# Mediawiki and Apache reverse proxy [SOLVED]

## cantao

Dear friends:

I digged through Mediawiki's bugzilla and Apache's mailing lists with no luck.

Thanks to the amazing Gentoo Apache configuration scheme and webapp-config (I really love them), I've managed to do the following setup:

Machine A is connected to the Internet, real IP address with four virtual hosts: www (Drupal), email (Squirrel), egroupware and a wiki. The wiki is reverse proxied to machine B. Email, egroupware and wiki are forced into SSL (https) and run directly on machine A.

Machine B has a 192.168.*.* address, so it's inside the Intranet. It has MySQL and the Mediawiki installation only (single host).

Both machines have mod_security installed.

All services on Machine A are working flawlessly and smoothly. The reverse proxy is working fine also, except for two little annoying things:

1. If I try to edit a long article on the wiki via the proxy (for instance, if I am at home), the content is simply ignored -- it is erased, indeed. I can't preview it. I can't save it. 46 lines on Firefox is the limit. About 120 lines on Konqueror. If the article is smaller than that, everything runs just fine.

2. I can't upload pictures to the wiki (double checked all PHP configurations that could be limiting this).

Inside the Intranet (bypassing the proxy) all the features work as they are supposed to do. I can upload the pictures and edit long articles as I wish, which brings me to the conclusion that the problem is with the reverse proxy.

Apache logs, even in debug mode show no problems. Everything seems to be ok, with requests passing between the machines.

I am completelly clueless here... I don't even know *how* to debug this thing  :Smile:  And I am pretty sure is some stupid little thing that has escaped from my tired eyes...

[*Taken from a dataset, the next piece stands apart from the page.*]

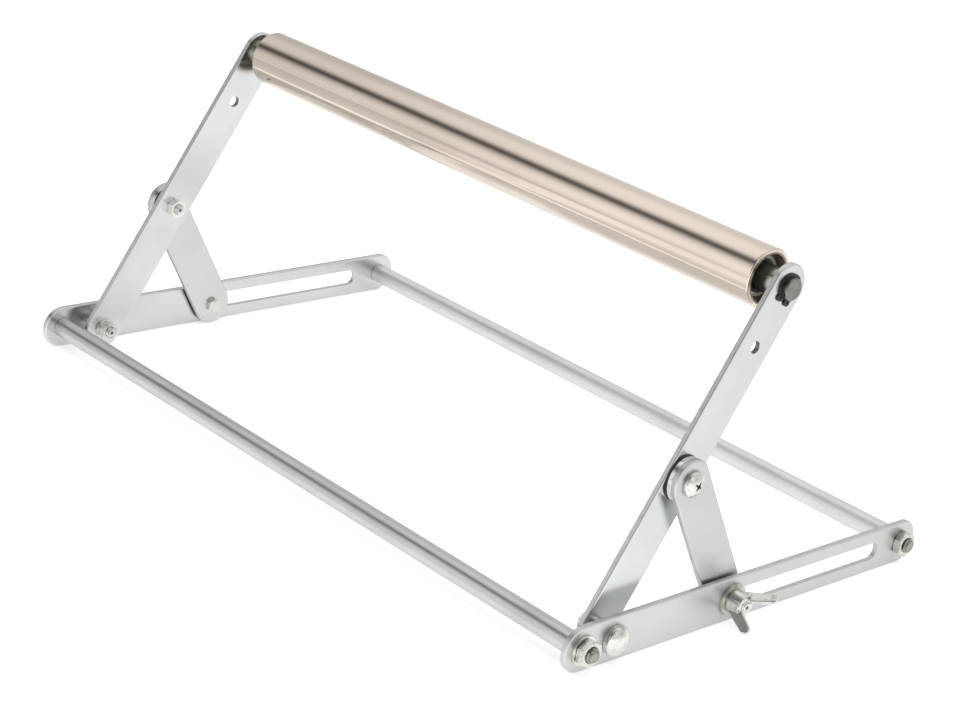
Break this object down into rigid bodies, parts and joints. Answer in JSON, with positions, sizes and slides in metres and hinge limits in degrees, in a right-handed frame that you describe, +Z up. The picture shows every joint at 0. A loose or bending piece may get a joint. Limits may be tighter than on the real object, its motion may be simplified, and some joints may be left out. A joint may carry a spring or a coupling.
{
  "type": "roller stand",
  "caption": "Low bench-top stand with a free-turning roller on leaning arms; struts clamped by wing nuts in slotted base bars set the roller's height.",
  "frame": {"origin": "on the surface that the stand rests on, at mid-width and midway between the front and rear rods", "axes": "+X along the roller to the stand's right-hand side, +Y from the front rod to the rear rod, +Z up"},
  "size_m": [0.4932, 0.277, 0.1939],
  "materials": {
    "zinc_strip": "bright zinc plated",
    "rod_steel": "bright drawn",
    "zinc_fastener": "bright zinc plated",
    "polished_tube": "polished nickel plated",
    "axle_steel": "turned",
    "bearing_steel": "ground",
    "black_ring": "black oxide",
    "black_bush": "moulded",
    "seal_rubber": "matt"
  },
  "bodies": {
    "base": {"base_bar_left": "zinc_strip", "base_bar_right": "zinc_strip", "front_rod": "rod_steel", "rear_rod": "rod_steel", "front_rod_washers": "zinc_fastener", "front_rod_nuts": "zinc_fastener", "rear_rod_nuts": "zinc_fastener", "foot_pivot_bolts": "zinc_fastener", "foot_pivot_sleeves": "zinc_fastener", "foot_pivot_washers": "zinc_fastener", "foot_pivot_nuts": "zinc_fastener"},
    "arms": {"arm_left": "zinc_strip", "arm_right": "zinc_strip", "axle": "axle_steel", "retaining_rings": "black_ring", "axle_spacers": "zinc_fastener", "dust_bushes": "black_bush", "bearing_inner_races": "bearing_steel", "strut_pivot_screws": "zinc_fastener", "strut_pivot_washers": "black_bush", "strut_pivot_discs": "zinc_fastener", "strut_pivot_nuts": "zinc_fastener"},
    "roller": {"roller_tube": "polished_tube", "bearing_housing_left": "bearing_steel", "bearing_housing_right": "bearing_steel", "bearing_outer_races": "bearing_steel", "bearing_balls": "bearing_steel", "bearing_seals": "seal_rubber"},
    "strut_left": {"strut_left": "zinc_strip", "slot_bolt_left": "zinc_fastener", "slot_inner_washer_left": "zinc_fastener", "slot_outer_washer_left": "zinc_fastener"},
    "strut_right": {"strut_right": "zinc_strip", "slot_bolt_right": "zinc_fastener", "slot_inner_washer_right": "zinc_fastener", "slot_outer_washer_right": "zinc_fastener"},
    "wing_nut_left": {"wing_nut_left": "zinc_fastener"},
    "wing_nut_right": {"wing_nut_right": "zinc_fastener"}
  },
  "joints": [
    {"name": "arm_fold", "type": "hinge", "parent": "base", "child": "arms", "pos_m": [0, -0.104, 0.0125], "axis": [1, 0, 0], "range_deg": [-45.5, 1.8]},
    {"name": "strut_left_fold", "type": "hinge", "parent": "arms", "child": "strut_left", "pos_m": [-0.2189, -0.06022, 0.08536], "axis": [1, 0, 0], "range_deg": [-3.7, 91.2]},
    {"name": "strut_right_fold", "type": "hinge", "parent": "arms", "child": "strut_right", "pos_m": [0.2189, -0.06022, 0.08536], "axis": [1, 0, 0], "range_deg": [-3.7, 91.2]},
    {"name": "roller_spin", "type": "hinge", "parent": "arms", "child": "roller", "pos_m": [0, -0.0046, 0.17793], "axis": [1, 0, 0], "continuous": true},
    {"name": "wing_nut_left_turn", "type": "hinge", "parent": "strut_left", "child": "wing_nut_left", "pos_m": [-0.2306, -0.01644, 0.0125], "axis": [-1, 0, 0], "continuous": true},
    {"name": "wing_nut_right_turn", "type": "hinge", "parent": "strut_right", "child": "wing_nut_right", "pos_m": [0.2306, -0.01644, 0.0125], "axis": [1, 0, 0], "continuous": true}
  ],
  "couplings": [
    {"joint": "strut_left_fold", "follows": "arm_fold", "ratio": -2},
    {"joint": "strut_right_fold", "follows": "arm_fold", "ratio": -2}
  ]
}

Thanks a lot in advance, Cantão!Last edited by cantao on Fri May 26, 2006 6:28 pm; edited 1 time in total

----------

## Janne Pikkarainen

mod_security has caused some troubles me in the past. Have you tried to (temporiraly) disable it to see that it's not the reason?

----------

## cantao

Hum... Good idea... Indeed, I just remembered of mod_security when I was posting, but I've had no chance to test it yet (just on weekends, when no one is using the system).

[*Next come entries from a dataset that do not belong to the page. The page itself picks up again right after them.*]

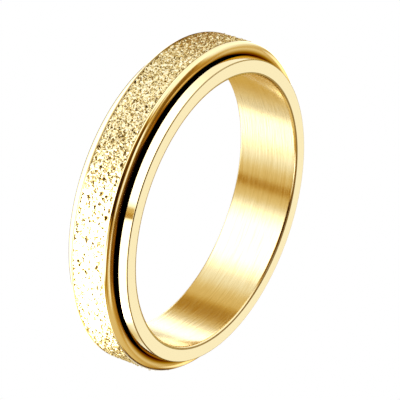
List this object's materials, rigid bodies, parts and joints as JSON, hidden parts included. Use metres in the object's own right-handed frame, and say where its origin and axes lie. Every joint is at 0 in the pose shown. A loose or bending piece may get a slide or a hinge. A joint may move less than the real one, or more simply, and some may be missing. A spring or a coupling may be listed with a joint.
{
  "type": "spinner ring",
  "caption": "Narrow finger ring whose blasted, polished-edged outer band spins in a channel between the rims of a brushed inner band.",
  "frame": {"origin": "centre of the ring's lower face, on the surface that it lies on", "axes": "+Z along the ring's axis, from the lower face to the upper; the ring is round, so +X is free"},
  "size_m": [0.02, 0.02, 0.0041],
  "materials": {
    "brushed_gold": "gold-plated steel, polished rims, finger hole brushed round its circumference",
    "blasted_gold": "gold-plated steel, polished edges round a coarse glittering blasted field"
  },
  "bodies": {
    "band": {"inner_band": "brushed_gold"},
    "spinner": {"spinner": "blasted_gold"}
  },
  "joints": [
    {"name": "spinner_spin", "type": "hinge", "parent": "band", "child": "spinner", "pos_m": [0, 0, 0.00205], "axis": [0, 0, 1], "continuous": true}
  ]
}
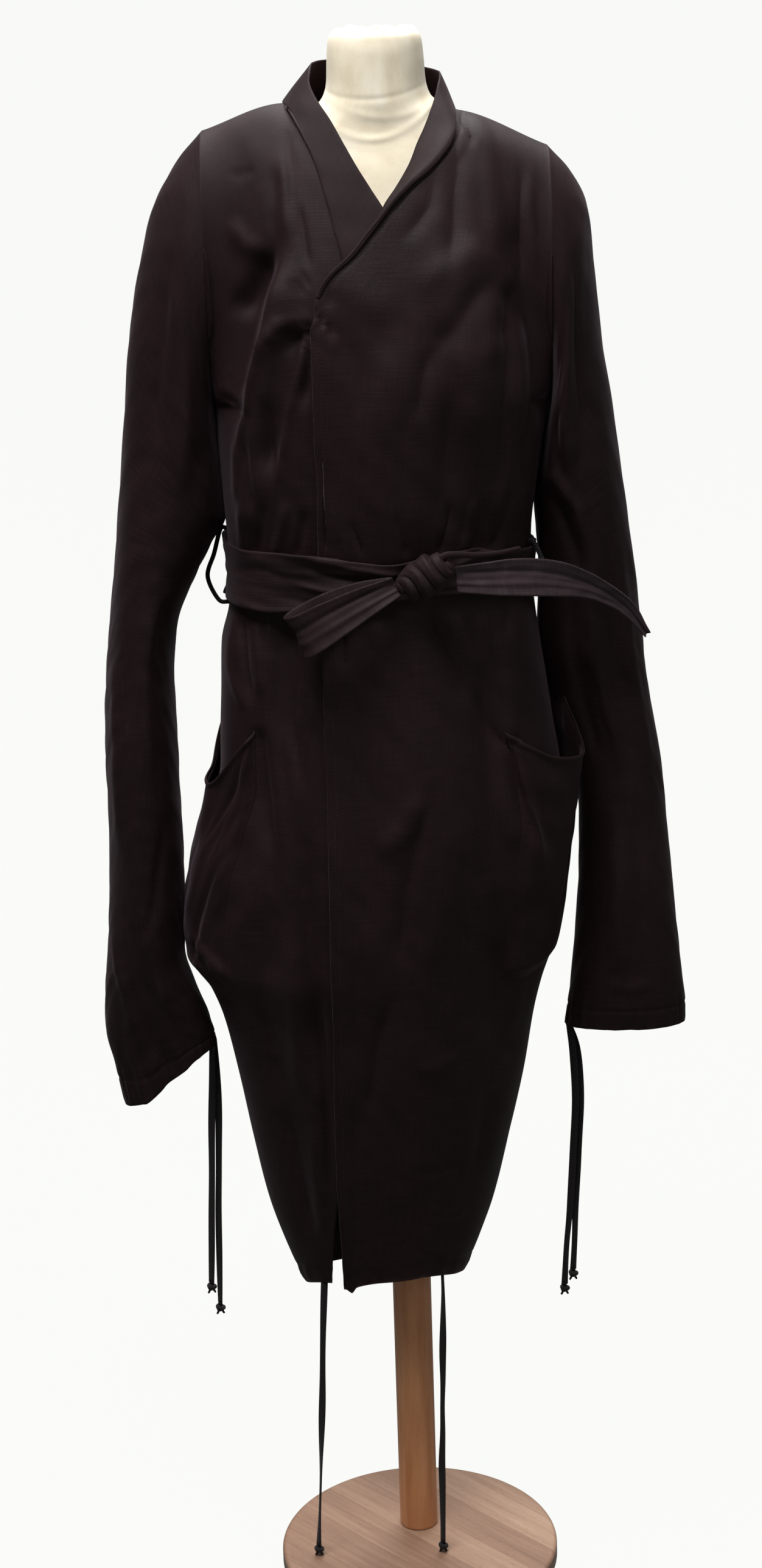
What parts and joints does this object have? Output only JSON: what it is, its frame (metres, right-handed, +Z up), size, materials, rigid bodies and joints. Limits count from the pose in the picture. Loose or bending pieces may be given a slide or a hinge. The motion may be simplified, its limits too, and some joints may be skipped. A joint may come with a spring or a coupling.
{
  "type": "wrap coat on dress form",
  "caption": "Long linen wrap coat with a tied belt and drawstring cuffs and hem, on a limbless dress form with a pole and round foot.",
  "frame": {"origin": "centre of the underside of the round foot", "axes": "+Z up, +X to the wearer's left, the coat's front faces -Y"},
  "size_m": [0.679, 0.336, 1.821],
  "materials": {
    "linen": "dark aubergine-brown plain-weave linen, slightly slubbed, matt with a faint sheen",
    "belt_linen": "the same linen, folded and pressed as a belt",
    "string": "near-black braided cotton drawstring",
    "jersey": "cream cotton jersey stretched over the form",
    "beech": "varnished beech with visible grain"
  },
  "bodies": {
    "root": {"foot": "beech", "pole": "beech", "dress_form": "jersey", "back_skirt": "linen", "back_bodice": "linen", "front_right_under_skirt": "linen", "front_right_under_bodice": "linen", "front_left_over_skirt": "linen", "front_left_over_bodice": "linen", "sleeve_right_upper": "linen", "sleeve_right_lower": "linen", "sleeve_right_cuff": "linen", "sleeve_left_upper": "linen", "sleeve_left_lower": "linen", "sleeve_left_cuff": "linen", "neckband": "linen", "pocket_right": "linen", "pocket_left": "linen", "belt": "belt_linen", "belt_knot": "belt_linen", "belt_bow_loop": "belt_linen", "belt_tail": "belt_linen", "belt_carrier_right": "string", "belt_carrier_left": "string", "cuff_cord_right_a": "string", "cuff_cord_right_b": "string", "cuff_cord_left_a": "string", "cuff_cord_left_b": "string", "hem_cord_right": "string", "hem_cord_left": "string"}
  },
  "joints": []
}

I'll give it a try as soon as possible and post the results!

Great hint!

Thanks a lot, Cantão!

----------

## cantao

Yeah, no luck disabling mod_security... Same behavior. Grunf   :Mad: 

Cheers, Cantão!

----------

## cantao

Well, after a lot of digging, it seems to be an Apache bug, specifically from version 2.0.55:

http://issues.apache.org/bugzilla/show_bug.cgi?id=37145

Apache's mod_proxy kills anything larger than 8kb when moving content from the frontend server to the backend server.

I'll try 2.0.58 as soon as possible to see if it solves the problem.

Cheers, Cantão!

----------

## cantao

Yep, confirmed. Everything working smoothly now  :Smile: 

----------